Dr Roser Pujadas is a Postdoctoral Research Fellow in Information Systems at the London School of Economics (LSE). She is broadly interested in the study of digital infrastructures, and the social and organisational implications of digital innovation. She is currently undertaking research on the role of digital interfaces in the constitution of complex distributed systems, as part of the EPSRC-funded project Interface Reasoning for Interacting Systems (IRIS). Roser is a Fellow of the Higher Education Academy (HEA), and has many years of teaching experience in various institutions. She been a course leader, lecturer and seminar teacher of BSc and MSc courses in the Department of Management at the LSE, where she has worked as an LSE Fellow and as a GTA.

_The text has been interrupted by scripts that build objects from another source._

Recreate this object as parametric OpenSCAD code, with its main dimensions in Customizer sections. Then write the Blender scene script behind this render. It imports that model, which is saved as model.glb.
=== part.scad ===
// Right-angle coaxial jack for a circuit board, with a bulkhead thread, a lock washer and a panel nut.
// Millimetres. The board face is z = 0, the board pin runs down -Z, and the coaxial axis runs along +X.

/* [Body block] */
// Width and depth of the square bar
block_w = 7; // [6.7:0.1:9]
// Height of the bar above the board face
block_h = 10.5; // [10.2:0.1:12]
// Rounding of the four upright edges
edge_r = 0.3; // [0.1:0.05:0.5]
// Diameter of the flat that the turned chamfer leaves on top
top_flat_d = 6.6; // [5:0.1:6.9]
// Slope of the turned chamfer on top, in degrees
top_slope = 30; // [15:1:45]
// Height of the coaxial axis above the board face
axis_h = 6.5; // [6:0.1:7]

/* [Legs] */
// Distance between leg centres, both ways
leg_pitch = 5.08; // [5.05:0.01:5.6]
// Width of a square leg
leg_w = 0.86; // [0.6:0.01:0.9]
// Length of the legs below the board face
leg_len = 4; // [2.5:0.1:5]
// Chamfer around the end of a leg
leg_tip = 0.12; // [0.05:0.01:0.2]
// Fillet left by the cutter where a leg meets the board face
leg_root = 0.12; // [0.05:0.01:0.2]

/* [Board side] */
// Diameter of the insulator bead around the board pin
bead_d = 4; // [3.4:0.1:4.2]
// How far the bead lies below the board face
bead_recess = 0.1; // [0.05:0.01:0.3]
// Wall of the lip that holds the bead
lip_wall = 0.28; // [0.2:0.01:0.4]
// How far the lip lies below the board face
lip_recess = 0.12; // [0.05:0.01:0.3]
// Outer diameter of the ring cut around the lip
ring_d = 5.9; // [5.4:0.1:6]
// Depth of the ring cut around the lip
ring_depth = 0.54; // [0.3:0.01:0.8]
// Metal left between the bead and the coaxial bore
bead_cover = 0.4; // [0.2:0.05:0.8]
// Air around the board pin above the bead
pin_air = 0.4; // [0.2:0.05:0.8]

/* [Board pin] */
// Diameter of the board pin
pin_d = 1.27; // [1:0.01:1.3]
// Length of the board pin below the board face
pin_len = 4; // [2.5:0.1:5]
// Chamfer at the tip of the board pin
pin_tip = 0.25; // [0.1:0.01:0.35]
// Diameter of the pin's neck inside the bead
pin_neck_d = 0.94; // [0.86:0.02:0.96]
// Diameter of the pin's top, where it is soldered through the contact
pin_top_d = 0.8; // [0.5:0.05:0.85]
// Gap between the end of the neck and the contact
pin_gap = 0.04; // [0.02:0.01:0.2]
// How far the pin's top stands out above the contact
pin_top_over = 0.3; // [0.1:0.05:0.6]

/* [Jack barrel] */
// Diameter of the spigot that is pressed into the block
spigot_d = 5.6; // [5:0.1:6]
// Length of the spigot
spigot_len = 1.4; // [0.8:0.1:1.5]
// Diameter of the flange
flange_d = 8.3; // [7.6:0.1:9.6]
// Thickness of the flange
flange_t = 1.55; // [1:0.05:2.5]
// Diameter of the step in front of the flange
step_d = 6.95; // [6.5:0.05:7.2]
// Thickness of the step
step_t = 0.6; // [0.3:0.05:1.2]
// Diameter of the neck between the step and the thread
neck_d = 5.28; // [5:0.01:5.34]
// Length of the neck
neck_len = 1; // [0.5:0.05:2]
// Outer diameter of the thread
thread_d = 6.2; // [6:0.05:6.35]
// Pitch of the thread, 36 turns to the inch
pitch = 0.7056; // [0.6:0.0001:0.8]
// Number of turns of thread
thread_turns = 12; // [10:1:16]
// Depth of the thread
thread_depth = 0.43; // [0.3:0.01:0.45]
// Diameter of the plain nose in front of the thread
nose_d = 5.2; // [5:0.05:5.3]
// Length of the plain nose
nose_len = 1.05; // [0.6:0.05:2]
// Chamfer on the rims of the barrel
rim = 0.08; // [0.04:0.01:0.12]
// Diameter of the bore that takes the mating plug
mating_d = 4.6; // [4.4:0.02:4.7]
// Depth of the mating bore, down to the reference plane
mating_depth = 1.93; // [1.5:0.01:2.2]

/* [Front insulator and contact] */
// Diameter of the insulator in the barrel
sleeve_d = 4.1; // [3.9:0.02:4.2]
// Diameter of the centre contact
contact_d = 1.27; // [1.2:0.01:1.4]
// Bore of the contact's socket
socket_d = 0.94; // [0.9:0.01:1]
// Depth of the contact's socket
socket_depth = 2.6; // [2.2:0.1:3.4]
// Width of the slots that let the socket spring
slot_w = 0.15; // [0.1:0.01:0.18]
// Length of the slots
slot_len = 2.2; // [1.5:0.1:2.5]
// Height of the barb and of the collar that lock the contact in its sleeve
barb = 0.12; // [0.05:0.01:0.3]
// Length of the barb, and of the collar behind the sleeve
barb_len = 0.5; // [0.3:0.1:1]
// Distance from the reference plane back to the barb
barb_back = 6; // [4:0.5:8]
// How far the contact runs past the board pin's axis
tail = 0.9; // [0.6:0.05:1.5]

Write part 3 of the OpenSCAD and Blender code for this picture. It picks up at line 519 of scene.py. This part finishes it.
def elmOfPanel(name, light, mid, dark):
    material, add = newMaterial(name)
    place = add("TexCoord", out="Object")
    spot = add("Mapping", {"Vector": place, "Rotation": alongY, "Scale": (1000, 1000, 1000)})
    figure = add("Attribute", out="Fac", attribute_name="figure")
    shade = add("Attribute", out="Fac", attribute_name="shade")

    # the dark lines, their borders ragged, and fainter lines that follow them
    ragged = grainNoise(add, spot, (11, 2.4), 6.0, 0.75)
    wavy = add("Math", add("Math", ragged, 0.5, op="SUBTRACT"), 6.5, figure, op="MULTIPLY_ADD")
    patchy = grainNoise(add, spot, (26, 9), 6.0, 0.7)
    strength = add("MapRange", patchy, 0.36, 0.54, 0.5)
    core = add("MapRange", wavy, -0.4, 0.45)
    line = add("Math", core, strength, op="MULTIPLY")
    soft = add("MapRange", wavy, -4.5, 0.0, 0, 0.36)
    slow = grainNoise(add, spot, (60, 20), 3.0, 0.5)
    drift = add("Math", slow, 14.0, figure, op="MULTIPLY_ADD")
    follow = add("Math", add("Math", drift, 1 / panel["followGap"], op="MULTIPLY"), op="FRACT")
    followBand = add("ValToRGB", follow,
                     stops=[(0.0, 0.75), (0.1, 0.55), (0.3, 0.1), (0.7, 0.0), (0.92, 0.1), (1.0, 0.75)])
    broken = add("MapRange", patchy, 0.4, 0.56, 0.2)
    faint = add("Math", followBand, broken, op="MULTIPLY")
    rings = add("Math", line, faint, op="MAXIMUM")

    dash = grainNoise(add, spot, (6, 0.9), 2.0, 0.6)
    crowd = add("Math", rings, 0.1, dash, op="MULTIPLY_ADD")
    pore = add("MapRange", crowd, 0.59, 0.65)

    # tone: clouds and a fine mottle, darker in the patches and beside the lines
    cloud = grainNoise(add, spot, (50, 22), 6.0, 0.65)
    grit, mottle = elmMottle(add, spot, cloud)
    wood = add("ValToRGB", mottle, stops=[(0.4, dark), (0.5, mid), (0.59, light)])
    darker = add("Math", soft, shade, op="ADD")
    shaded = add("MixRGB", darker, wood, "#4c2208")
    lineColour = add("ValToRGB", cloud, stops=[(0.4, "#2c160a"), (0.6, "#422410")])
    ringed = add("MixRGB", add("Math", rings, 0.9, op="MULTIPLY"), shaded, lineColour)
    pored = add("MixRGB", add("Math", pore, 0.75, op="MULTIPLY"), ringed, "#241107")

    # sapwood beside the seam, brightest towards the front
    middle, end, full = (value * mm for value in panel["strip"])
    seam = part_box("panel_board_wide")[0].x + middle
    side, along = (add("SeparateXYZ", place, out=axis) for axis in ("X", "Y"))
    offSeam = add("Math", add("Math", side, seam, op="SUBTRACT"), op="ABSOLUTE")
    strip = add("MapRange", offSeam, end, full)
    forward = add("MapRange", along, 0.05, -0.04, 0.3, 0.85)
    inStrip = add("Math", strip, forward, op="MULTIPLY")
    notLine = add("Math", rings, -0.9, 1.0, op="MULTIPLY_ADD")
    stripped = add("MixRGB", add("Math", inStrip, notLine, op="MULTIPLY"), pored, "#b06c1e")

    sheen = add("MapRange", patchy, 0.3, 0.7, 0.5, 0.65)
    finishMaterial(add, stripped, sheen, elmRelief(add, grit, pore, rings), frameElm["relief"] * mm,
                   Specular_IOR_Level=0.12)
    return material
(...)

Professor Hans Berends, KIN Center for Digital Innovation, VU

Innovation ecosystems and systems of use: the role of intermediary platforms and users in creating complementary value

Biography

Hans Berends (1972) is Professor of Innovation and Organization at the Knowledge, Information and Innovation Research Group, School of Business and Economics, Vrije Universiteit Amsterdam. He is an organization scientist with a background in philosophy and industrial engineering, and received a PhD from Eindhoven University of Technology for a dissertation on knowledge sharing in industrial research. His work has been published in leading journals including Organization Science, Organization Studies, Journal of Management Studies, Human Relations, and Journal of Product Innovation Management.